→ **WORK TO BE COMPLETED**: All of the entries need to be written out again, exactly as they are.

**** SOURCE DATA ****

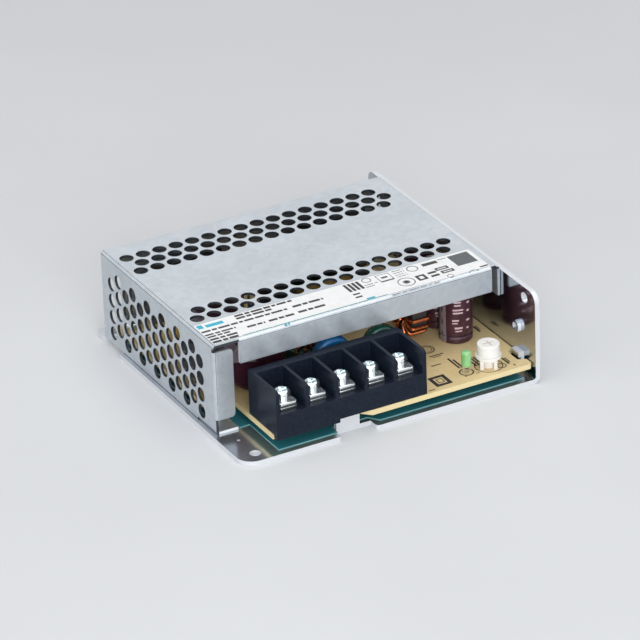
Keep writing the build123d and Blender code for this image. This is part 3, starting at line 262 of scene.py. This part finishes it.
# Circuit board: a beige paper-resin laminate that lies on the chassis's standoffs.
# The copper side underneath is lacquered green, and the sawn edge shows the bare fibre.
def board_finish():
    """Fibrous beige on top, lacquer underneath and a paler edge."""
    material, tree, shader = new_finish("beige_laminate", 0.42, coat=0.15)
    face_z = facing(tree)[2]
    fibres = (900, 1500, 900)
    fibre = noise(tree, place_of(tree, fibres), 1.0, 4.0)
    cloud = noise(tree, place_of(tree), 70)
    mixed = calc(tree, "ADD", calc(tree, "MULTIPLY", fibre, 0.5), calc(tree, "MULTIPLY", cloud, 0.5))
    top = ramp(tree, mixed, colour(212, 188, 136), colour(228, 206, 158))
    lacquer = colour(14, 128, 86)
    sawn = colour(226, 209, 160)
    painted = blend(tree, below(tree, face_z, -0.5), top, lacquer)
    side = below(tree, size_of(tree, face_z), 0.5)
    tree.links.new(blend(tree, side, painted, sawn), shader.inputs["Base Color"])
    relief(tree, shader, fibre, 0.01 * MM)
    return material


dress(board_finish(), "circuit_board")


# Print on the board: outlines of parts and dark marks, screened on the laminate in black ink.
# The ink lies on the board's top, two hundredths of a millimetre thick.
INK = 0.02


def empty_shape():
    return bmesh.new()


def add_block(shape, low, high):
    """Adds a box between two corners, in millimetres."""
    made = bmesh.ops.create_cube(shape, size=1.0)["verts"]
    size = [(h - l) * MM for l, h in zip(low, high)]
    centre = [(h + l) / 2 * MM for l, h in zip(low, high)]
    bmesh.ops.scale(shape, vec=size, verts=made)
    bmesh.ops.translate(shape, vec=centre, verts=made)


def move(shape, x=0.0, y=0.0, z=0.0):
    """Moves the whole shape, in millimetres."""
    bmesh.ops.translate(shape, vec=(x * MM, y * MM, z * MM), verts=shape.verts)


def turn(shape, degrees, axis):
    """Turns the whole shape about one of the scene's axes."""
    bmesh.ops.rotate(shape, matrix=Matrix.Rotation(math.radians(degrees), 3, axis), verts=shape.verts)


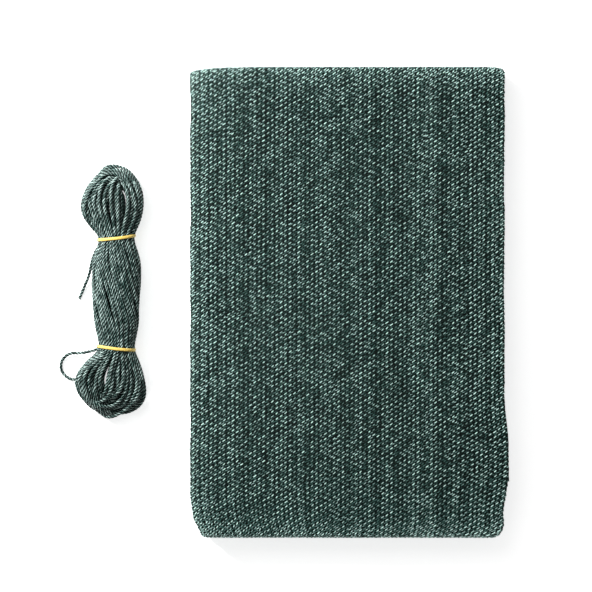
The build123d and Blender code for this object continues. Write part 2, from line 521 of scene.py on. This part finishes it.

****

→ **EXERCISE OUTPUT**:
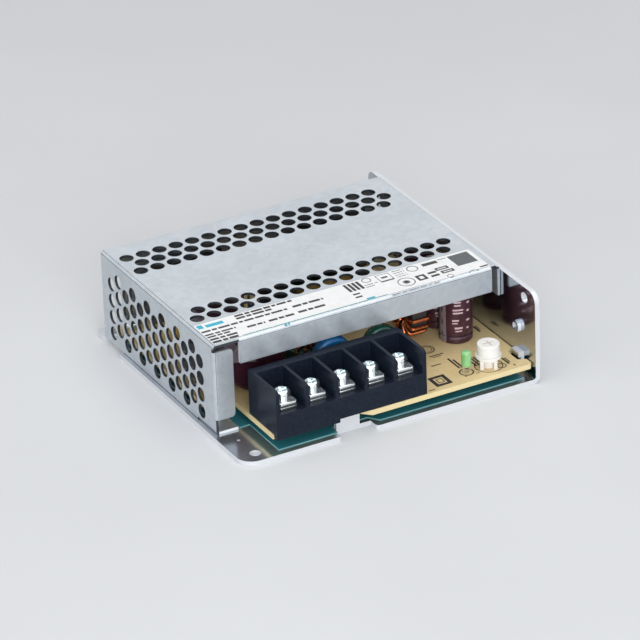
Keep writing the build123d and Blender code for this image. This is part 3, starting at line 262 of scene.py. This part finishes it.
# Circuit board: a beige paper-resin laminate that lies on the chassis's standoffs.
# The copper side underneath is lacquered green, and the sawn edge shows the bare fibre.
def board_finish():
    """Fibrous beige on top, lacquer underneath and a paler edge."""
    material, tree, shader = new_finish("beige_laminate", 0.42, coat=0.15)
    face_z = facing(tree)[2]
    fibres = (900, 1500, 900)
    fibre = noise(tree, place_of(tree, fibres), 1.0, 4.0)
    cloud = noise(tree, place_of(tree), 70)
    mixed = calc(tree, "ADD", calc(tree, "MULTIPLY", fibre, 0.5), calc(tree, "MULTIPLY", cloud, 0.5))
    top = ramp(tree, mixed, colour(212, 188, 136), colour(228, 206, 158))
    lacquer = colour(14, 128, 86)
    sawn = colour(226, 209, 160)
    painted = blend(tree, below(tree, face_z, -0.5), top, lacquer)
    side = below(tree, size_of(tree, face_z), 0.5)
    tree.links.new(blend(tree, side, painted, sawn), shader.inputs["Base Color"])
    relief(tree, shader, fibre, 0.01 * MM)
    return material


dress(board_finish(), "circuit_board")


# Print on the board: outlines of parts and dark marks, screened on the laminate in black ink.
# The ink lies on the board's top, two hundredths of a millimetre thick.
INK = 0.02


def empty_shape():
    return bmesh.new()


def add_block(shape, low, high):
    """Adds a box between two corners, in millimetres."""
    made = bmesh.ops.create_cube(shape, size=1.0)["verts"]
    size = [(h - l) * MM for l, h in zip(low, high)]
    centre = [(h + l) / 2 * MM for l, h in zip(low, high)]
    bmesh.ops.scale(shape, vec=size, verts=made)
    bmesh.ops.translate(shape, vec=centre, verts=made)


def move(shape, x=0.0, y=0.0, z=0.0):
    """Moves the whole shape, in millimetres."""
    bmesh.ops.translate(shape, vec=(x * MM, y * MM, z * MM), verts=shape.verts)


def turn(shape, degrees, axis):
    """Turns the whole shape about one of the scene's axes."""
    bmesh.ops.rotate(shape, matrix=Matrix.Rotation(math.radians(degrees), 3, axis), verts=shape.verts)


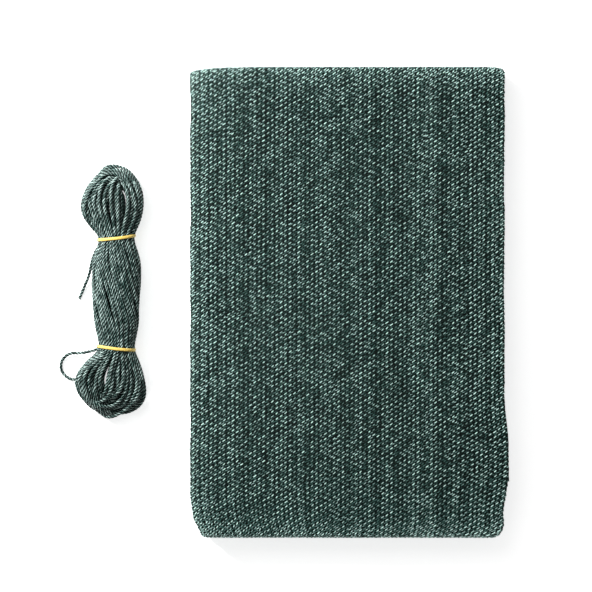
The build123d and Blender code for this object continues. Write part 2, from line 521 of scene.py on. This part finishes it.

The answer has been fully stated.